- Description of the task
Your task is to reproduce word for word the lines running from the line containing "before = set(bpy.data.objects)" to the line containing "obj.parent = None", inclusive. Nothing else belongs in the answer.

- Material
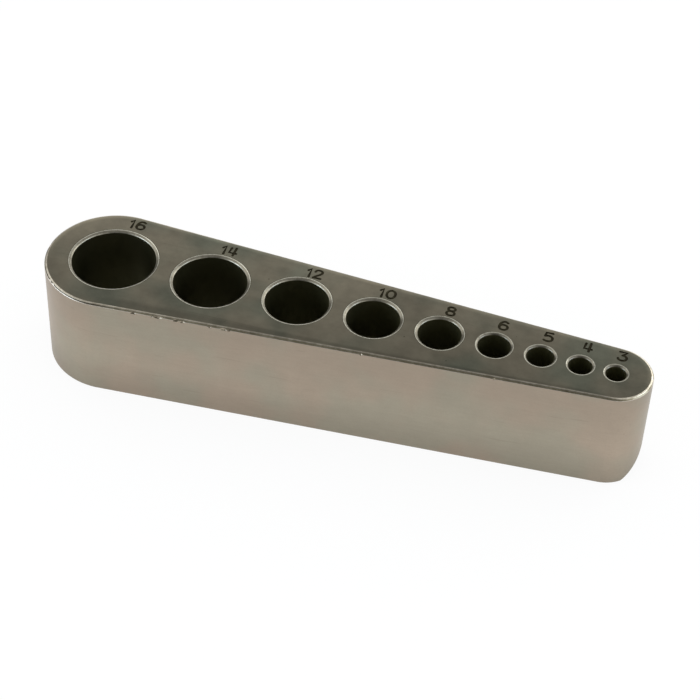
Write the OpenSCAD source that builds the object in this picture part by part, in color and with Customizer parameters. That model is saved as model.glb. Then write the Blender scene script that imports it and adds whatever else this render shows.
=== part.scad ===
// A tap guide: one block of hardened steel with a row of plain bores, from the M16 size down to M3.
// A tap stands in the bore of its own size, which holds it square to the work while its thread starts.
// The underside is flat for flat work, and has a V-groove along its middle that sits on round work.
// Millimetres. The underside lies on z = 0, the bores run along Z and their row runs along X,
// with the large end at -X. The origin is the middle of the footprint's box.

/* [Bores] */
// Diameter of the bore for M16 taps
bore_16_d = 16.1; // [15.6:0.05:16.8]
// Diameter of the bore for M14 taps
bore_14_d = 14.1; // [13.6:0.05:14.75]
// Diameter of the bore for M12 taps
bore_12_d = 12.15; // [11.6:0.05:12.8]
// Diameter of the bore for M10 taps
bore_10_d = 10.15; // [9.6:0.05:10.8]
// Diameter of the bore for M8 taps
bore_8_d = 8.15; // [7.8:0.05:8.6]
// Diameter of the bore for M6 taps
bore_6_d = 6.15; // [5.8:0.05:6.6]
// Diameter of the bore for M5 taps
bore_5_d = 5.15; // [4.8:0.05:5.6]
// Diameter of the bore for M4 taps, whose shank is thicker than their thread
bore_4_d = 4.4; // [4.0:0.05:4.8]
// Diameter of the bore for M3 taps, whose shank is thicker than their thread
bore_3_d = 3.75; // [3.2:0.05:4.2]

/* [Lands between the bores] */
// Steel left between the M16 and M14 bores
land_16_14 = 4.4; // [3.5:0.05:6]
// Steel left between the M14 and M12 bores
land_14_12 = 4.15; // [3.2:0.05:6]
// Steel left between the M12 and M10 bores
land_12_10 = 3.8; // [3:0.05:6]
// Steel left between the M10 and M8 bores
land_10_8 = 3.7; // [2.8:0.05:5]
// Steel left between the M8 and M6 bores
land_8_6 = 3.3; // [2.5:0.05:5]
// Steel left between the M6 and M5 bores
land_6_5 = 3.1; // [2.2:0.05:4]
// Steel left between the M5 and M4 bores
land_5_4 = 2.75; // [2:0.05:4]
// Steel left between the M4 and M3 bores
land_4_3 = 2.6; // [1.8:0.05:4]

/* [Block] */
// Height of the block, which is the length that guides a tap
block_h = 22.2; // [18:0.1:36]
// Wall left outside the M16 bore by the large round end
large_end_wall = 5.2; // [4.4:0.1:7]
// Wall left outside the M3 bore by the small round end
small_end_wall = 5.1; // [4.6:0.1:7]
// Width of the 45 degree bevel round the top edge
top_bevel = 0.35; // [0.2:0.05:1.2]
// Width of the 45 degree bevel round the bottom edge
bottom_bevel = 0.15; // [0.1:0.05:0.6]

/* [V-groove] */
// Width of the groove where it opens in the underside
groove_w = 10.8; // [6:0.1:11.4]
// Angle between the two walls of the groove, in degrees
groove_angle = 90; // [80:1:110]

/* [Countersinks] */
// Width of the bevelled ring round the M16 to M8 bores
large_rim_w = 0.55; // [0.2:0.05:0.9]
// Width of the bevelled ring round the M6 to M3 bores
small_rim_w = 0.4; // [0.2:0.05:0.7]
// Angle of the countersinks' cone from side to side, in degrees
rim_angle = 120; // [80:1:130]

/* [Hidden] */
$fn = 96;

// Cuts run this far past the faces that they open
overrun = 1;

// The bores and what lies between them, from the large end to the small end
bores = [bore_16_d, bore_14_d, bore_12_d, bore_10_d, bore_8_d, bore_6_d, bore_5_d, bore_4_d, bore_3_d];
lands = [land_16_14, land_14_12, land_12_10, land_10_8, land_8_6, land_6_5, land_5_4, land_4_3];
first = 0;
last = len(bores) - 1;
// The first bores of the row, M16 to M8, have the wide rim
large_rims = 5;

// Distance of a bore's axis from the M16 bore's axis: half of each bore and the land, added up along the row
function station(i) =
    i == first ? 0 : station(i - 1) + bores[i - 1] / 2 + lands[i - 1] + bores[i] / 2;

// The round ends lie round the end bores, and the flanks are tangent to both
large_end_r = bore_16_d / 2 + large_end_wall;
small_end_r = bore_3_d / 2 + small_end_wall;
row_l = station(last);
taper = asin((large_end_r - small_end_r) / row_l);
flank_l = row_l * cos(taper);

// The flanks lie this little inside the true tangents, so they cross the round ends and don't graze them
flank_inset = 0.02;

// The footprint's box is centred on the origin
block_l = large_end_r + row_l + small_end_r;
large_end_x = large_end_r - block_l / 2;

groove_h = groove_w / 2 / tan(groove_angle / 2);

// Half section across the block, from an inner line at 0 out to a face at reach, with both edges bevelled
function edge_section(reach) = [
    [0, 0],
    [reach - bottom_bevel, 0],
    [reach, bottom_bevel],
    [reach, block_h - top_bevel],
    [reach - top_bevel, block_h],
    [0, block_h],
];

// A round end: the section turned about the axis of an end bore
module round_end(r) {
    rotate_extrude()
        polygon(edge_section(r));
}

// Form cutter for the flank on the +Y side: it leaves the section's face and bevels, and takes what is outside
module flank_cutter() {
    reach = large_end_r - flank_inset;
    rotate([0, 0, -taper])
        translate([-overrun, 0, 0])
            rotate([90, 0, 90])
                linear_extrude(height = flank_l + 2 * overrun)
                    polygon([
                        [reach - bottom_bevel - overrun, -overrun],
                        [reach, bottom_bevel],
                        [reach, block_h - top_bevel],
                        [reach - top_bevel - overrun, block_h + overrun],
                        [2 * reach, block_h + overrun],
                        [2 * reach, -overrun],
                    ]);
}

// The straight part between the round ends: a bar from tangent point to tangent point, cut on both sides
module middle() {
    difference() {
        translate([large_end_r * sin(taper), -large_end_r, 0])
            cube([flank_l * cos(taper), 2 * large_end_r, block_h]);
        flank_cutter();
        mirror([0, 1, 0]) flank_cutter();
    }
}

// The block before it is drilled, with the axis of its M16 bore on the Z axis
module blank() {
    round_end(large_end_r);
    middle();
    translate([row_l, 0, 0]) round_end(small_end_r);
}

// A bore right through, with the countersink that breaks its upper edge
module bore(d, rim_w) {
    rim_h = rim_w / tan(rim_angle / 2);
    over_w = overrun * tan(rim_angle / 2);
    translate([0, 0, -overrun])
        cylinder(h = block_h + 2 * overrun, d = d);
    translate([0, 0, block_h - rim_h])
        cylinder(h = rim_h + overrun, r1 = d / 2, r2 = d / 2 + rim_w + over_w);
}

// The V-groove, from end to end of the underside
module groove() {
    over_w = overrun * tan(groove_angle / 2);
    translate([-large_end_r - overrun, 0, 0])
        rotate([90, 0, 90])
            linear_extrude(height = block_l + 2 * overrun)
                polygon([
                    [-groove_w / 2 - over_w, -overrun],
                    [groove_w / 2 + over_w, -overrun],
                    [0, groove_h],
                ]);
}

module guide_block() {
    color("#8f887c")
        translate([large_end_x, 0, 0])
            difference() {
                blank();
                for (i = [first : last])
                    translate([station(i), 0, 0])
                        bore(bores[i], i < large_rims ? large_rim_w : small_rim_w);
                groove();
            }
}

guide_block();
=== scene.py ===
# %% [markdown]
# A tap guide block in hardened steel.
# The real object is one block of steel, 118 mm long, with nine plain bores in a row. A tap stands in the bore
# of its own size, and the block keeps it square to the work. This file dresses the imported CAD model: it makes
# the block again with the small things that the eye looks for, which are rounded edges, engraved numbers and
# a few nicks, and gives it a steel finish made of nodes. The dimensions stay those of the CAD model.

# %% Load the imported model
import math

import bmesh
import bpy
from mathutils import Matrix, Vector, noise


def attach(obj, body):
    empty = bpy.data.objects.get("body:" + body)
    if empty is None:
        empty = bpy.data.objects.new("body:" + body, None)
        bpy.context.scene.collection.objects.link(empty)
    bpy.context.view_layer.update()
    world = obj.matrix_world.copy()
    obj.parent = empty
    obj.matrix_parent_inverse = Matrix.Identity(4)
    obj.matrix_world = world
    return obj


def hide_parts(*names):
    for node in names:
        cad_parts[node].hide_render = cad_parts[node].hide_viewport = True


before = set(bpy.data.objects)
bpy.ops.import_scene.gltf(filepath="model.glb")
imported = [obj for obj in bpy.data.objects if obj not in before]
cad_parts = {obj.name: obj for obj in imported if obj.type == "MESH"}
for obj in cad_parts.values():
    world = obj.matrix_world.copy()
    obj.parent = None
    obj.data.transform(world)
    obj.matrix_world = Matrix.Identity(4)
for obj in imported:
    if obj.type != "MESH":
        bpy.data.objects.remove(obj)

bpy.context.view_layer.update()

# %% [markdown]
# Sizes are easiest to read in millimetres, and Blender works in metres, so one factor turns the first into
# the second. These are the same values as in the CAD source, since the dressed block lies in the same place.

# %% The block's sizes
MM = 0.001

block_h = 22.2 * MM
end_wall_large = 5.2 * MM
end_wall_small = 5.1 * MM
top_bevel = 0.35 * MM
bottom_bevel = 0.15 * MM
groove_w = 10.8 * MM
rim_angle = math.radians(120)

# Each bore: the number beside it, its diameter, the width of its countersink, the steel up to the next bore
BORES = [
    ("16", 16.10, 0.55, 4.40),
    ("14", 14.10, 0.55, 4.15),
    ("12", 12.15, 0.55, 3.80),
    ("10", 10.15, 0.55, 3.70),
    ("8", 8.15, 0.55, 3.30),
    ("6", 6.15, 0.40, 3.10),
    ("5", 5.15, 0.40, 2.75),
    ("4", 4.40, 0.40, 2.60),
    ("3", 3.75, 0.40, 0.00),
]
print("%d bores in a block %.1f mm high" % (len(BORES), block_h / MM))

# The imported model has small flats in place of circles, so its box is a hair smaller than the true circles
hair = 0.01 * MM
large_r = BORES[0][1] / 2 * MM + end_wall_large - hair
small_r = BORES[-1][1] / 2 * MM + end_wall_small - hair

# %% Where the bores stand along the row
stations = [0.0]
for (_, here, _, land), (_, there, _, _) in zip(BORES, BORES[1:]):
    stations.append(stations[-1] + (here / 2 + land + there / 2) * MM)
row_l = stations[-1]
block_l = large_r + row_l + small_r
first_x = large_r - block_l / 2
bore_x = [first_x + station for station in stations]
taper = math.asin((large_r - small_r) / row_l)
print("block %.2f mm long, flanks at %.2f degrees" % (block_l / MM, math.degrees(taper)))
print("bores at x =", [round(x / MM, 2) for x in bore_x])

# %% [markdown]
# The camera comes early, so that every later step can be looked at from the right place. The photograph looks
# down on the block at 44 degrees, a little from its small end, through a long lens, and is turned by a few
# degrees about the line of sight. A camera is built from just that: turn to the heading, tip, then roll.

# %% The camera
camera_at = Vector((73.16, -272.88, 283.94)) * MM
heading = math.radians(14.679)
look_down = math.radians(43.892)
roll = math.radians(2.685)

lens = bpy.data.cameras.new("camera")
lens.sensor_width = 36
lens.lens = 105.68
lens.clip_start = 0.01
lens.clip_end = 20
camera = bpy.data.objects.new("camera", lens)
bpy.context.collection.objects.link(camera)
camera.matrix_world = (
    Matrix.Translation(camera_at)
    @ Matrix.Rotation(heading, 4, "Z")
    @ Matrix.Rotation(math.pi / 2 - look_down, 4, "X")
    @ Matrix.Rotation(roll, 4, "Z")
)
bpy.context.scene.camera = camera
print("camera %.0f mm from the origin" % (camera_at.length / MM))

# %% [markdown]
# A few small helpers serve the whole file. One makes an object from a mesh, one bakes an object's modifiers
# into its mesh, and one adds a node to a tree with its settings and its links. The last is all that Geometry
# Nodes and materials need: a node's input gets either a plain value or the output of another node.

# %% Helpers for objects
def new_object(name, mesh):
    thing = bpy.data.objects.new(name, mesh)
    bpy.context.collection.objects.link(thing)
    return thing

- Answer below
before = set(bpy.data.objects)
bpy.ops.import_scene.gltf(filepath="model.glb")
imported = [obj for obj in bpy.data.objects if obj not in before]
cad_parts = {obj.name: obj for obj in imported if obj.type == "MESH"}
for obj in cad_parts.values():
    world = obj.matrix_world.copy()
    obj.parent = None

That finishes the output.